The maximum size of a document in MongoDB

Updated: February 2, 2024 By: Guest Contributor Post a comment

Introduction

MongoDB, a leading NoSQL database, is widely known for its flexibility in handling large datasets and varied document structures. It’s known for its BSON (Binary JSON) format, which allows for the efficient storage and retrieval of complex documents. However, just like any database, MongoDB has its limits and one such is the maximum size of a document. In this article, we will explore the scale to which MongoDB can accommodate document size and best practices for managing large documents, supported by relevant code examples.

Understanding MongoDB’s Document Size Limit

MongoDB imposes a size limit of 16MB on a single document. This limitation ensures that a single document cannot grow beyond a manageable size, allowing for consistent performance even as your dataset grows. Let’s start with basic operations in MongoDB then move on to handling larger documents. We assume that you have MongoDB installed and a database called ‘testdb’.

To begin with, let’s insert a simple document into a collection called ‘simpledocs’. We’ll use the MongoDB shell:

use testdb
 db.simpledocs.insert({name: 'Tutorial', description: 'Learn about MongoDB document sizes.'})

Let’s check the size of our inserted document.

db.simpledocs.stats().avgObjSize

This will return the average size of the objects within the collection in bytes.

Approaching the Limit

As your application evolves, your documents might grow in size. It’s essential to keep track of their sizes to prevent hitting the limit unexpectedly. Here’s how to find the largest documents in your collection:

db.simpledocs.find().sort({$natural: -1}).limit(1).forEach(function(doc) {
  printjson({ _id: doc._id, size: Object.bsonsize(doc) });
});

This code orders documents by the natural order (basically insertion order unless the order is changed by other operations such as an update) and retrieves the size of the largest.

Working with Large Documents

If your use case requires handling large documents, you will want to be aware of their growth. Here’s a sample operation that could lead to a growth in a document’s size:

db.largeDocs.update(
  {_id: 'largeDocId'},
  {$push: { 'largeArrayField': 'A lot of content that could contribute to document size growth' }}
);

It’s also important to frequently check the size of such documents:

var docSize = Object.bsonsize(db.largeDocs.findOne({_id: 'largeDocId'}))
print("Document size in bytes: " + docSize);

If you find that a document’s size is approaching 16MB, one solution is to consider a pattern like Bucketing, which involves segmenting the data into multiple documents or utilizing GridFS, a MongoDB specification for storing and retrieving files that exceed the BSON-document size limit.

GridFS and Large Files

When working with files larger than 16MB, MongoDB supports GridFS. The following snippet demonstrates how to store a large file using GridFS in a Node.js application.

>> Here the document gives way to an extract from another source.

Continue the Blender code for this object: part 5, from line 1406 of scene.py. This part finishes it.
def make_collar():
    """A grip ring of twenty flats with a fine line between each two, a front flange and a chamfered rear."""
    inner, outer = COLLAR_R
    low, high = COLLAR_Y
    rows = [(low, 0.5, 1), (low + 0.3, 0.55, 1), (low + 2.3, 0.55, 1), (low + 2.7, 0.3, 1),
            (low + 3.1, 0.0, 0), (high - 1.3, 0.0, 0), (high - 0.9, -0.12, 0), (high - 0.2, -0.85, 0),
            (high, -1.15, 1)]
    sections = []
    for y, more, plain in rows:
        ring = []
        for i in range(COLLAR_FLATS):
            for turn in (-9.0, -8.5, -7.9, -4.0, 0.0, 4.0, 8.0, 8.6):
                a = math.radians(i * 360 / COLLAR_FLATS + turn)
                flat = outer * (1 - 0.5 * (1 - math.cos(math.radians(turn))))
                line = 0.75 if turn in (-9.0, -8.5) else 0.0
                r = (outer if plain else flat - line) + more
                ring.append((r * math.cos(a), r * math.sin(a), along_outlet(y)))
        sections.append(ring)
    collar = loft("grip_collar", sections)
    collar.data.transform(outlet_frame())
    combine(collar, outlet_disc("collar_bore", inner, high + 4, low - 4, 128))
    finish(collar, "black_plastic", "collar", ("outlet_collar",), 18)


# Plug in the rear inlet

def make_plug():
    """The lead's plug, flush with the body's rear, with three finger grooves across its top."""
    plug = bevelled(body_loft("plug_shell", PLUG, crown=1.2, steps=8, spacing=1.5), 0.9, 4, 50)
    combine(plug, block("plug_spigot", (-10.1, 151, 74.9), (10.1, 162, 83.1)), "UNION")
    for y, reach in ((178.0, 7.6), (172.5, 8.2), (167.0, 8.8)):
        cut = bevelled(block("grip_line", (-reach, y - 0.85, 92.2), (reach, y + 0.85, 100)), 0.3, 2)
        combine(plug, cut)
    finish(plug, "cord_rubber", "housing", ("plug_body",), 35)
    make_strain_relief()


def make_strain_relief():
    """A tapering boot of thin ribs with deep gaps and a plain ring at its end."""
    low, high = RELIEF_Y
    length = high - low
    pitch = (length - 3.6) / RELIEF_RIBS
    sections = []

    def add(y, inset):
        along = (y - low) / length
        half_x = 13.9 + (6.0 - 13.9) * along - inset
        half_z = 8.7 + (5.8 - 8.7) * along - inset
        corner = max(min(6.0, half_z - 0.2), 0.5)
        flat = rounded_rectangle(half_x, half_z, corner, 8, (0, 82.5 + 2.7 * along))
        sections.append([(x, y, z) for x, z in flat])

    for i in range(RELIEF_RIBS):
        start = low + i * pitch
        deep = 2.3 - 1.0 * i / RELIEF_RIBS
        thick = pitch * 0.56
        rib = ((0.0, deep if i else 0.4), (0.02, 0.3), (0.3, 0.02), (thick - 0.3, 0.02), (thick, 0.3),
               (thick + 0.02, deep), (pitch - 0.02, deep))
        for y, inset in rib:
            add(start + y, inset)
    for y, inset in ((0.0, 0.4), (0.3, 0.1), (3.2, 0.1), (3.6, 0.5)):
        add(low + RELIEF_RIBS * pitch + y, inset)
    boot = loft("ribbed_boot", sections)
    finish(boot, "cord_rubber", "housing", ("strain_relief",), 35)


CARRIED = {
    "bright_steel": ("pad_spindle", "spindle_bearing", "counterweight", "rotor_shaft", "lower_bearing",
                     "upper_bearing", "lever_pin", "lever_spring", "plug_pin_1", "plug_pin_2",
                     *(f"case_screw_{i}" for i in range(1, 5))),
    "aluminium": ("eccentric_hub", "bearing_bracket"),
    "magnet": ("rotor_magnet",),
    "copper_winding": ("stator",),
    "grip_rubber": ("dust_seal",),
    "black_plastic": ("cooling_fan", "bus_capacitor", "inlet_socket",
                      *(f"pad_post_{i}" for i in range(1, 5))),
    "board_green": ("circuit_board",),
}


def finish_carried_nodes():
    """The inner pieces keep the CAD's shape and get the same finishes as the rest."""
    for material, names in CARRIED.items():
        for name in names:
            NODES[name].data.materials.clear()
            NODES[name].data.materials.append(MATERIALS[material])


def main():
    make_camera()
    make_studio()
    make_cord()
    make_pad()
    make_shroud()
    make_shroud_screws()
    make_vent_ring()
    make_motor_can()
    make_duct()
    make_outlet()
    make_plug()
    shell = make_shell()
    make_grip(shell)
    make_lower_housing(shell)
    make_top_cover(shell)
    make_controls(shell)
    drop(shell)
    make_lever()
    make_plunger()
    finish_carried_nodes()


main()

const { MongoClient, GridFSBucket } = require('mongodb');
const fs = require('fs');

MongoClient.connect('mongodb://localhost:27017', { useUnifiedTopology: true }, (err, client) => {
  if(err) throw err;
  const db = client.db('testdb');
  const bucket = new GridFSBucket(db, { bucketName: 'largeFiles' });

  fs.createReadStream('/path/to/large/file').pipe(
    bucket.openUploadStream('largeFile')
  ).on('error', function(error) {
    assert.ifError(error);
  }).on('finish', function() {
    console.log('File uploaded successfully.');
    client.close();
  });
});

This connects to the ‘testdb’ database, creates a GridFS bucket, and uses a Node.js stream to read a file from the system and pipe it into MongoDB under the provided file name.

Advanced Document Patterns

For complex applications, design patterns like the Outlier Pattern where you split out large fields into separate documents or the Extended Reference Pattern, combining bucketing and references, may be suitable. These patterns can maximize the efficiency of your data model and adhere to the size limits. When using multiple documents to represent what would be a larger document, you will employ references to link them:

db.extendedRef.insertMany([
  { _id: 'parentDoc', otherFields: '...'},
  { parentId: 'parentDoc', largeField: 'Content that necessitated extending into another document.' }
]);

You would use the ‘parentId’ field to join data when necessary.

Monitoring Document Growth

Continuous monitoring is crucial when working near MongoDB’s document limit. Writing scripts or employing monitoring tools can assist in this regard. The earlier you detect an approaching limit, the easier it is to refactor the structure or apply patterns.

Best Practices Summarized

  • Regularly check the size of your documents and approach data architecture with the 16MB limit in mind.
  • Consider schema design patterns that break up large documents when possible.
  • Use GridFS for files that naturally exceed 16MB.
  • Implement monitoring to proactively handle document growth.

Conclusion

The 16MB document size limit in MongoDB is a guideline that fosters good data modeling and promotes consistency in database performance. By understanding this limit and implementing strategies to deal with large documents, you can ensure that your MongoDB deployments remain scalable and efficient.